• **Work to do**
Below is a set of records; restate each one word for word.

• **Entries supplied**
------

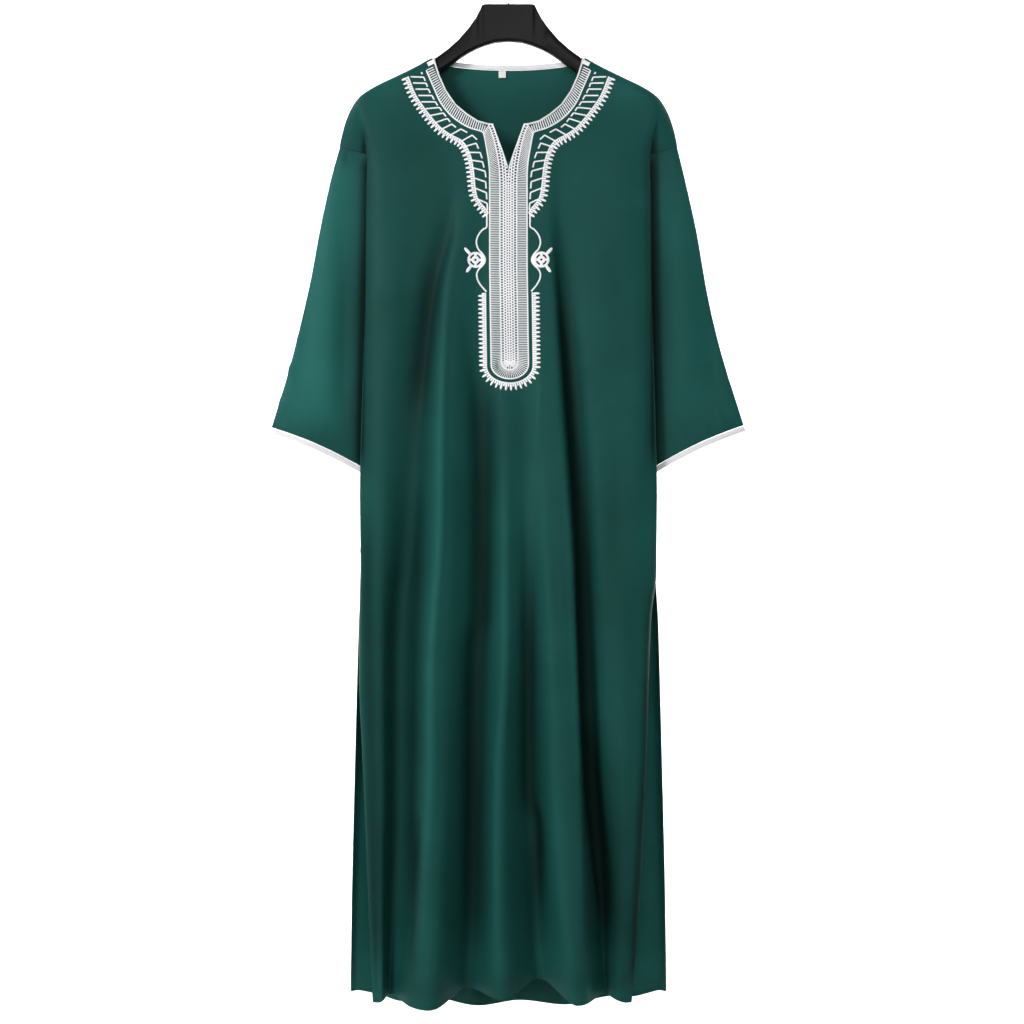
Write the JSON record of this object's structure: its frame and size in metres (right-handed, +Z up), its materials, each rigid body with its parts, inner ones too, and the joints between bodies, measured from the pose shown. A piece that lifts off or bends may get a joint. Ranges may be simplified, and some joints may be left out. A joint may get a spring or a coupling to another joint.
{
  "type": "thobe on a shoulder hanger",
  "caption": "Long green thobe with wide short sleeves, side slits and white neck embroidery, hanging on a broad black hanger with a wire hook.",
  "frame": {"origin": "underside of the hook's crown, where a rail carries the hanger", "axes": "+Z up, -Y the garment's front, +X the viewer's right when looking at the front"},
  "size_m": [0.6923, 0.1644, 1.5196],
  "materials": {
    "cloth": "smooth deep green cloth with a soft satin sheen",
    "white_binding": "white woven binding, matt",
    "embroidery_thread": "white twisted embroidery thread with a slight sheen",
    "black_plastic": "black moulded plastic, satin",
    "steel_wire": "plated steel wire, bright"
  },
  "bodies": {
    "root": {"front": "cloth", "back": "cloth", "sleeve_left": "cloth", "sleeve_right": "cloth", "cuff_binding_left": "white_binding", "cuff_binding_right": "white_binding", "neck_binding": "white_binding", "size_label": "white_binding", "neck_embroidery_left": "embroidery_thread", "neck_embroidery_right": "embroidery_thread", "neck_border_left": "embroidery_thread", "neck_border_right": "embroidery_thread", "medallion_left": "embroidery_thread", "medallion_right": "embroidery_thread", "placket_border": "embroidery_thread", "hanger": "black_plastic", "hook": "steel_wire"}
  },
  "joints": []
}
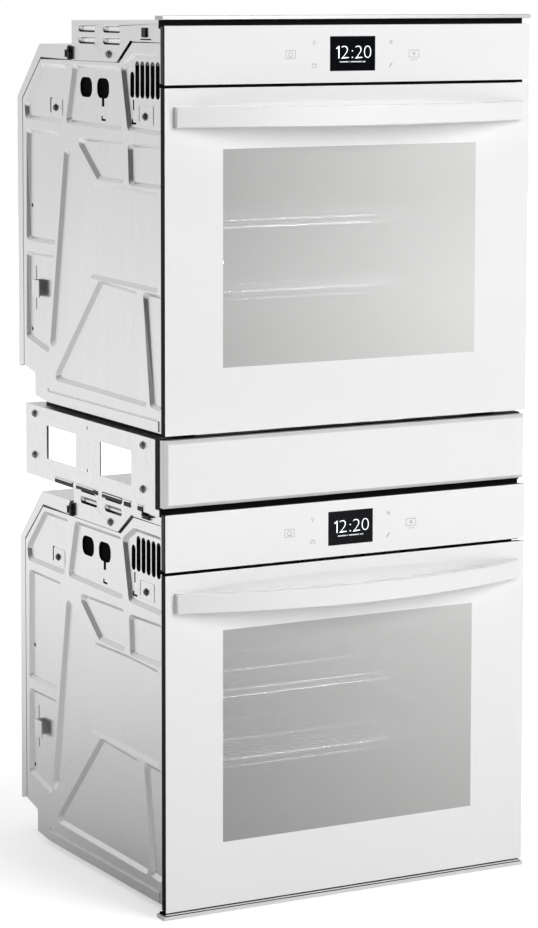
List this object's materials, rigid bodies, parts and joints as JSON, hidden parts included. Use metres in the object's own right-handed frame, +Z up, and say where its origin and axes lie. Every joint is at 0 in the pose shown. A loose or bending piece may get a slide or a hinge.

------

• **Final answer**
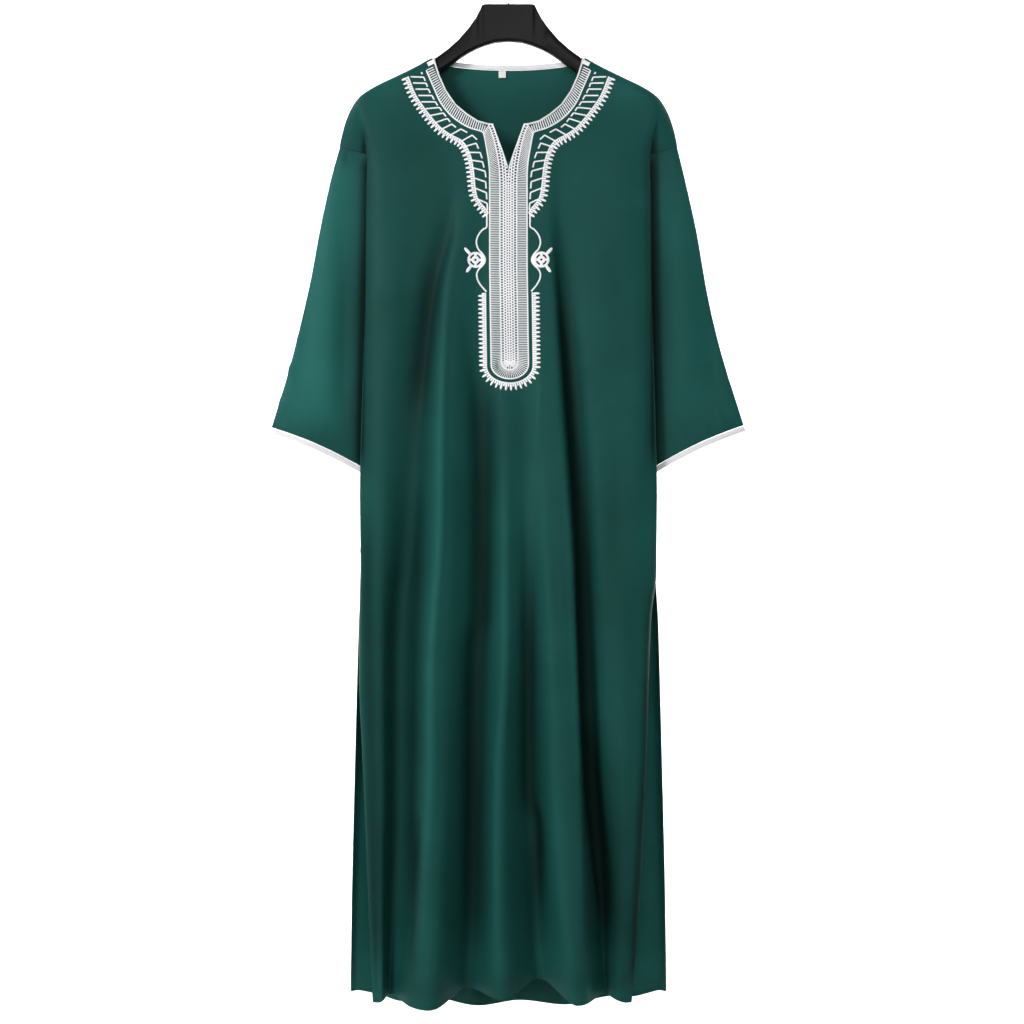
Write the JSON record of this object's structure: its frame and size in metres (right-handed, +Z up), its materials, each rigid body with its parts, inner ones too, and the joints between bodies, measured from the pose shown. A piece that lifts off or bends may get a joint. Ranges may be simplified, and some joints may be left out. A joint may get a spring or a coupling to another joint.
{
  "type": "thobe on a shoulder hanger",
  "caption": "Long green thobe with wide short sleeves, side slits and white neck embroidery, hanging on a broad black hanger with a wire hook.",
  "frame": {"origin": "underside of the hook's crown, where a rail carries the hanger", "axes": "+Z up, -Y the garment's front, +X the viewer's right when looking at the front"},
  "size_m": [0.6923, 0.1644, 1.5196],
  "materials": {
    "cloth": "smooth deep green cloth with a soft satin sheen",
    "white_binding": "white woven binding, matt",
    "embroidery_thread": "white twisted embroidery thread with a slight sheen",
    "black_plastic": "black moulded plastic, satin",
    "steel_wire": "plated steel wire, bright"
  },
  "bodies": {
    "root": {"front": "cloth", "back": "cloth", "sleeve_left": "cloth", "sleeve_right": "cloth", "cuff_binding_left": "white_binding", "cuff_binding_right": "white_binding", "neck_binding": "white_binding", "size_label": "white_binding", "neck_embroidery_left": "embroidery_thread", "neck_embroidery_right": "embroidery_thread", "neck_border_left": "embroidery_thread", "neck_border_right": "embroidery_thread", "medallion_left": "embroidery_thread", "medallion_right": "embroidery_thread", "placket_border": "embroidery_thread", "hanger": "black_plastic", "hook": "steel_wire"}
  },
  "joints": []
}
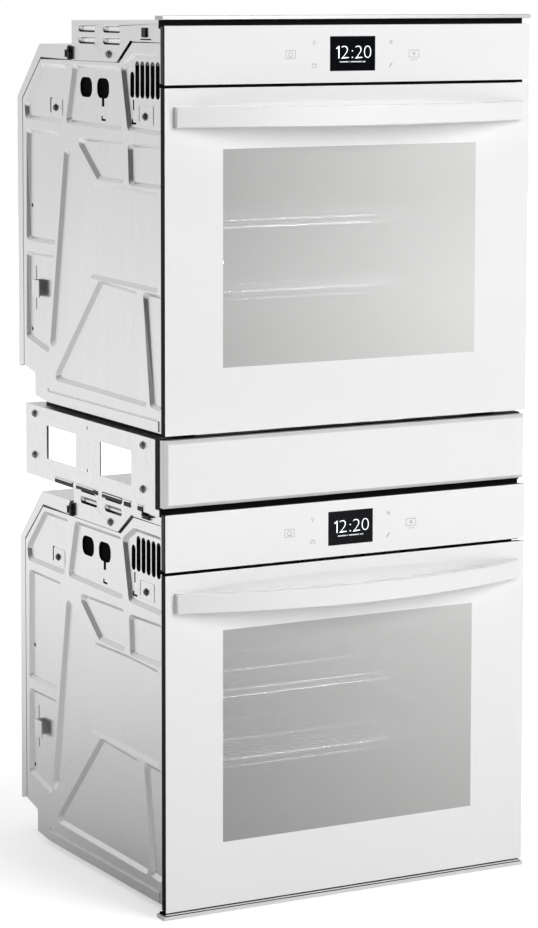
List this object's materials, rigid bodies, parts and joints as JSON, hidden parts included. Use metres in the object's own right-handed frame, +Z up, and say where its origin and axes lie. Every joint is at 0 in the pose shown. A loose or bending piece may get a slide or a hinge.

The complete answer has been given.